§ WHAT THE TASK ASKS:
Your task is to quote, unchanged, only the lines from the one with "bolt_seat = cup_seat + cup_floor" through the one with "nodes[node].hide_render = nodes[node].hide_viewport", both ends included.

§ GIVEN INFORMATION:
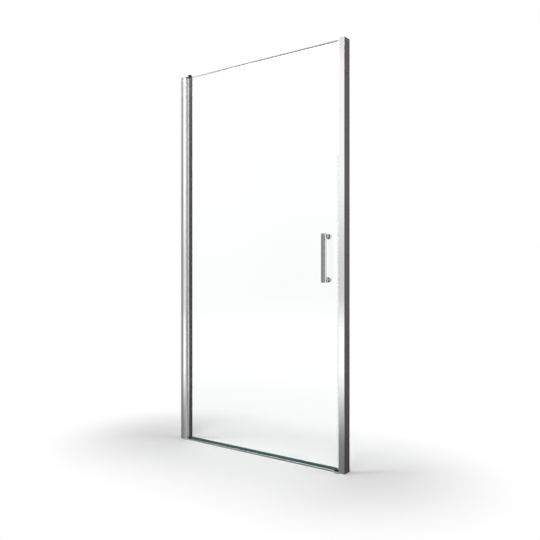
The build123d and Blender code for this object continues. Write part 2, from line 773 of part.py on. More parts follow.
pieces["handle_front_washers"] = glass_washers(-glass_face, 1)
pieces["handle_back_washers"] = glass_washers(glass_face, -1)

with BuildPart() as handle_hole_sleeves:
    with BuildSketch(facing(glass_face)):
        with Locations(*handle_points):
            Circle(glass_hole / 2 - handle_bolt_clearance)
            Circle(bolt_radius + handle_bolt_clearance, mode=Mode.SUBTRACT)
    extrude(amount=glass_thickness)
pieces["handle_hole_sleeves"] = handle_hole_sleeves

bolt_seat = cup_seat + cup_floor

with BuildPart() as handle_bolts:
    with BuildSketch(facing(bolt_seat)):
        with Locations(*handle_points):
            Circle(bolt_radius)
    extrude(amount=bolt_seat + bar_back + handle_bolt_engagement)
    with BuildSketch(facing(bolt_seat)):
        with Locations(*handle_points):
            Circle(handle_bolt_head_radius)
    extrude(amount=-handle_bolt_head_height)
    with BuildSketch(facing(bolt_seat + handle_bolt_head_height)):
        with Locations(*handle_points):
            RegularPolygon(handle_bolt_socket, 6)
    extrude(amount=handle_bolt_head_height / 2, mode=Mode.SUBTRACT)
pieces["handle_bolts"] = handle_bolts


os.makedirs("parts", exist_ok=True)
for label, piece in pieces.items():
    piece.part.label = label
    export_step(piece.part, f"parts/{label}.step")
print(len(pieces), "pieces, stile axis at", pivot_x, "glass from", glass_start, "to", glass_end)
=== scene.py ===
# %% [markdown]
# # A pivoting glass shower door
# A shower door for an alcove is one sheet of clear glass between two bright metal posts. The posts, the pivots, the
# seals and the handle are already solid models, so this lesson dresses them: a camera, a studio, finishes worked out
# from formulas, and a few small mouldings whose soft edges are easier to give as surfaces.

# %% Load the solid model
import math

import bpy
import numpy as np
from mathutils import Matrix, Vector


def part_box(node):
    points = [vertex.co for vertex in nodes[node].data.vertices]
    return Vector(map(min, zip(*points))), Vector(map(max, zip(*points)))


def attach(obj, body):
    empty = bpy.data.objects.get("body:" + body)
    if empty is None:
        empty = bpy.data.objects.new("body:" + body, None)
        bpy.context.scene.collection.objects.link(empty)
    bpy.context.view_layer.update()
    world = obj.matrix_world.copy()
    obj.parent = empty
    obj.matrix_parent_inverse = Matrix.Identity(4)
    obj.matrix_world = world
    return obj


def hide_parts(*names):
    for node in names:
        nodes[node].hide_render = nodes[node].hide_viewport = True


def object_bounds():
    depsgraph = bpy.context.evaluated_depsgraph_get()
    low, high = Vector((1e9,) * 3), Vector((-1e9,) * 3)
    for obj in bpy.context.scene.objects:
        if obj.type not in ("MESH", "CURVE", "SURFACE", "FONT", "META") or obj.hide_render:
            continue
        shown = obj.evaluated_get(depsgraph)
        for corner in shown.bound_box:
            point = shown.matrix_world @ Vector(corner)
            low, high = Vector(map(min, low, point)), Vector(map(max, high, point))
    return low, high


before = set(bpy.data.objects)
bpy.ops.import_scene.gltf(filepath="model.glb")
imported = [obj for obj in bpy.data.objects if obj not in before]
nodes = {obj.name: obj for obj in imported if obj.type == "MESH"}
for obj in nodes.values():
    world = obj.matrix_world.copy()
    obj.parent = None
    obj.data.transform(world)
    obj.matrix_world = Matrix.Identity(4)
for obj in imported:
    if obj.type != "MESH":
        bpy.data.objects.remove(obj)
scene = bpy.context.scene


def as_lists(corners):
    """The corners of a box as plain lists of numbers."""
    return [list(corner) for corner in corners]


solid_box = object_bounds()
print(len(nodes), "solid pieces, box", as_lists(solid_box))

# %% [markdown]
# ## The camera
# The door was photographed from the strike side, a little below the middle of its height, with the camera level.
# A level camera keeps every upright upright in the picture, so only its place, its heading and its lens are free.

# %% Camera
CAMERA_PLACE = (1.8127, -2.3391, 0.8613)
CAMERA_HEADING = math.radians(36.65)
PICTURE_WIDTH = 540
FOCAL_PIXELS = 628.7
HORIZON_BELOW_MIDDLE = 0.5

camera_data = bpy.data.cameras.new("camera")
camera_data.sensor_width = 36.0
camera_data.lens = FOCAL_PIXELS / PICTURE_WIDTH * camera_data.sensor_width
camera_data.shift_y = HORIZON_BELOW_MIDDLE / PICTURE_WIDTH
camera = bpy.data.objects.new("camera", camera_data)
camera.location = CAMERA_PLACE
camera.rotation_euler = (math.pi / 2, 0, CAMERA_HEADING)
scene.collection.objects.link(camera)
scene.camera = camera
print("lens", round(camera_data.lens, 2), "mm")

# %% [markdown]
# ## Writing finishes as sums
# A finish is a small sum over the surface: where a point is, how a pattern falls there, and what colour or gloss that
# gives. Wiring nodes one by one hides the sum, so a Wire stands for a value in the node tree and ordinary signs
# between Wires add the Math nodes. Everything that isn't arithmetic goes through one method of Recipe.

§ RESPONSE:
bolt_seat = cup_seat + cup_floor

with BuildPart() as handle_bolts:
    with BuildSketch(facing(bolt_seat)):
        with Locations(*handle_points):
            Circle(bolt_radius)
    extrude(amount=bolt_seat + bar_back + handle_bolt_engagement)
    with BuildSketch(facing(bolt_seat)):
        with Locations(*handle_points):
            Circle(handle_bolt_head_radius)
    extrude(amount=-handle_bolt_head_height)
    with BuildSketch(facing(bolt_seat + handle_bolt_head_height)):
        with Locations(*handle_points):
            RegularPolygon(handle_bolt_socket, 6)
    extrude(amount=handle_bolt_head_height / 2, mode=Mode.SUBTRACT)
pieces["handle_bolts"] = handle_bolts


os.makedirs("parts", exist_ok=True)
for label, piece in pieces.items():
    piece.part.label = label
    export_step(piece.part, f"parts/{label}.step")
print(len(pieces), "pieces, stile axis at", pivot_x, "glass from", glass_start, "to", glass_end)
=== scene.py ===
# %% [markdown]
# # A pivoting glass shower door
# A shower door for an alcove is one sheet of clear glass between two bright metal posts. The posts, the pivots, the
# seals and the handle are already solid models, so this lesson dresses them: a camera, a studio, finishes worked out
# from formulas, and a few small mouldings whose soft edges are easier to give as surfaces.

# %% Load the solid model
import math

import bpy
import numpy as np
from mathutils import Matrix, Vector


def part_box(node):
    points = [vertex.co for vertex in nodes[node].data.vertices]
    return Vector(map(min, zip(*points))), Vector(map(max, zip(*points)))


def attach(obj, body):
    empty = bpy.data.objects.get("body:" + body)
    if empty is None:
        empty = bpy.data.objects.new("body:" + body, None)
        bpy.context.scene.collection.objects.link(empty)
    bpy.context.view_layer.update()
    world = obj.matrix_world.copy()
    obj.parent = empty
    obj.matrix_parent_inverse = Matrix.Identity(4)
    obj.matrix_world = world
    return obj


def hide_parts(*names):
    for node in names:
        nodes[node].hide_render = nodes[node].hide_viewport = True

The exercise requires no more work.